Dès lors, devant qui les citoyens pourront-ils faire valoir leurs droits à la retraite accumulés pendant leurs « années britanniques » pour les Européens ou européennes pour les Britanniques ? Qui aura le dernier mot sur l'équivalence - si elle est reconnue - entre la réglementation financière de la City et celle prévalant à Francfort ou Paris ? Bruxelles pourra-t-elle contester des tarifs douaniers excessifs et Londres des subventions européennes fatales à ses propres entreprises ?

Pour éviter le chaos au lendemain du 29 mars 2019, une fois que les jugements de la Cour de Luxembourg ne feront plus autorité sur le territoire britannique, il faudra répondre rapidement à ces questions cruciales. Or, si l'on met de côté les pays tiers qui, comme la Norvège, ont fait le choix de reconnaître l'autorité de Luxembourg en adhérant à l'Espace économique européen de libre échange, la résolution des conflits reste une épine dans le pied de toute relation avec des pays tiers.

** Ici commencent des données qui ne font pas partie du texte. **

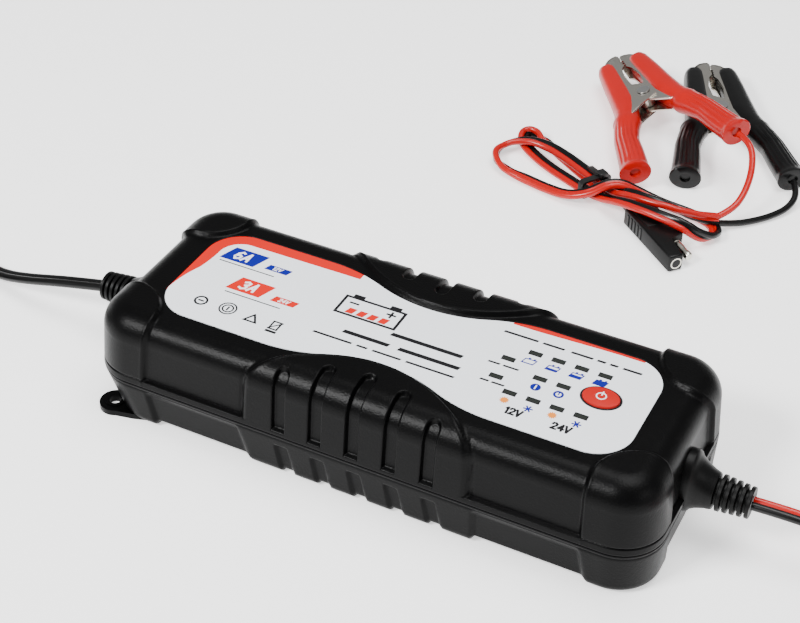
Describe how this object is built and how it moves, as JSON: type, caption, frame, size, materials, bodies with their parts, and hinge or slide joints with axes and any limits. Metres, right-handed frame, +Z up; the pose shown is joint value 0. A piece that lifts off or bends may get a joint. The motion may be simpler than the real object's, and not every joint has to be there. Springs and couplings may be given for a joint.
{
  "type": "car battery charger",
  "caption": "Sealed black battery charger with indicator windows and a mode key, a coiled mains cord, a coiled output lead, and a tied lead with red and black spring clamps.",
  "frame": {"origin": "middle of the housing's flat underside", "axes": "+X towards the DC output end, +Y towards the long side that faces the clamp lead, +Z up"},
  "size_m": [0.56, 0.3624, 0.0458],
  "materials": {
    "housing_plastic": "fine-grained satin black moulded plastic",
    "seal_rubber": "soft black gasket rubber",
    "relief_rubber": "matt black moulded rubber",
    "label_film": "satin cool-white printed film with red bands",
    "rating_film": "satin silver-grey film",
    "key_rubber": "red silicone key",
    "window_plastic": "dark smoked light pipe",
    "led_package": "white surface-mount package",
    "switch_plastic": "black switch body",
    "board": "green solder mask on glass-epoxy board",
    "ribbon": "grey ribbon cable insulation",
    "screw_steel": "zinc-plated steel",
    "ferrite": "sintered dark grey ferrite",
    "winding_tape": "yellow polyester tape over copper",
    "capacitor_can": "dark sleeved aluminium can",
    "heat_sink_aluminium": "plain extruded aluminium",
    "semiconductor": "black moulded epoxy with a tinned tab",
    "choke_copper": "enamelled copper winding",
    "film_capacitor": "yellow potted box",
    "fuse_glass": "clear glass tube with plated caps",
    "relay_plastic": "blue moulded relay cover",
    "wire_insulation": "black wire insulation",
    "cord_black": "semi-gloss black cord jacket",
    "twin_lead": "glossy red and black cores side by side",
    "red_core": "glossy red wire insulation",
    "black_core": "glossy black wire insulation",
    "connector_black": "black moulded connector vinyl",
    "contact_metal": "bright nickel-plated contact",
    "tie_plastic": "black plastic tie",
    "clamp_steel": "bright nickel-plated stamped steel",
    "boot_red": "glossy soft red vinyl",
    "boot_black": "glossy soft black vinyl",
    "spring_steel": "bright spring steel"
  },
  "bodies": {
    "charger": {"black_clamp_fixed_boot": "boot_black", "black_clamp_fixed_jaw": "clamp_steel", "black_clamp_spring": "spring_steel", "bridge_rectifier": "semiconductor", "bulk_capacitor": "capacitor_can", "clamp_lead": "twin_lead", "clamp_lead_black_core": "black_core", "clamp_lead_connector": "connector_black", "clamp_lead_connector_contacts": "contact_metal", "clamp_lead_red_core": "red_core", "clamp_lead_tie": "tie_plastic", "clamp_rivets": "screw_steel", "controller_chip": "semiconductor", "dc_connector": "connector_black", "dc_connector_contacts": "contact_metal", "dc_lead": "twin_lead", "dc_lead_coil": "twin_lead", "dc_lead_tie": "tie_plastic", "dc_strain_relief": "relief_rubber", "display_pcb": "board", "display_ribbon": "ribbon", "housing_screws": "screw_steel", "housing_seal": "seal_rubber", "internal_wires": "wire_insulation", "label_overlay": "label_film", "led_windows": "window_plastic", "line_choke": "choke_copper", "line_fuse": "fuse_glass", "lower_housing": "housing_plastic", "main_pcb": "board", "mains_cord": "cord_black", "mains_cord_coil": "cord_black", "mains_cord_tie": "tie_plastic", "mains_plug": "connector_black", "mains_plug_blades": "contact_metal", "mains_strain_relief": "relief_rubber", "output_capacitors": "capacitor_can", "output_choke": "choke_copper", "output_heat_sink": "heat_sink_aluminium", "output_rectifier": "semiconductor", "output_relay": "relay_plastic", "pcb_screws": "screw_steel", "primary_heat_sink": "heat_sink_aluminium", "rating_label": "rating_film", "red_clamp_fixed_boot": "boot_red", "red_clamp_fixed_jaw": "clamp_steel", "red_clamp_spring": "spring_steel", "status_leds": "led_package", "switching_transistor": "semiconductor", "tact_switch": "switch_plastic", "transformer_core": "ferrite", "transformer_winding": "winding_tape", "upper_housing": "housing_plastic", "x_capacitor": "film_capacitor"},
    "mode_button": {"mode_button": "key_rubber"},
    "red_clamp_arm": {"red_clamp_moving_jaw": "clamp_steel", "red_clamp_moving_boot": "boot_red"},
    "black_clamp_arm": {"black_clamp_moving_jaw": "clamp_steel", "black_clamp_moving_boot": "boot_black"}
  },
  "joints": [
    {"name": "mode_button_press", "type": "slide", "parent": "charger", "child": "mode_button", "axis": [0, 0, -1], "range_m": [0, 0.0005], "stiffness_N_per_m": 2500},
    {"name": "red_clamp_hinge", "type": "hinge", "parent": "charger", "child": "red_clamp_arm", "pos_m": [0.00274, 0.24925, 0.0127], "axis": [-0.3073, -0.1355, 0.9419], "range_deg": [0, 24], "stiffness_Nm_per_rad": 0.6, "springref_deg": -20.05},
    {"name": "black_clamp_hinge", "type": "hinge", "parent": "charger", "child": "black_clamp_arm", "pos_m": [0.03536, 0.2645, 0.0057], "axis": [0, 0, 1], "range_deg": [0, 24], "stiffness_Nm_per_rad": 0.6, "springref_deg": -20.05}
  ]
}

Avec la Suisse, Bruxelles a créé le pis-aller des « comités mixtes » sensés arbitrer les conflits, mais sans recours unique, chacun n'ayant ensuite d'autre recours que devant son propre ordre juridictionnel. Pour les aides d'Etat ou les tarifs douaniers, l'Organisation mondiale du commerce serait la solution naturelle, mais les procédures y durent plusieurs années comme le montrent les contentieux avec les Etats-Unis. Les tribunaux arbitraux, eux, sont très impopulaires comme l'a montré l'opposition au CETA. Ils peuvent mettre en péril la ratification d'un accord et surtout ne couvrent que les investissements.

Bref ! Faire du Brexit un succès exigera de résoudre des problèmes irrésolus depuis des décennies. Mais si les solutions étaient satisfaisantes, elles pourraient être mises à profit dans les relations avec d'autres partenaires que ce soit la Suisse, les Etats-Unis, la Turquie ou la Russie. Le coup de canon britannique aurait alors rendu un grand service à l'Union.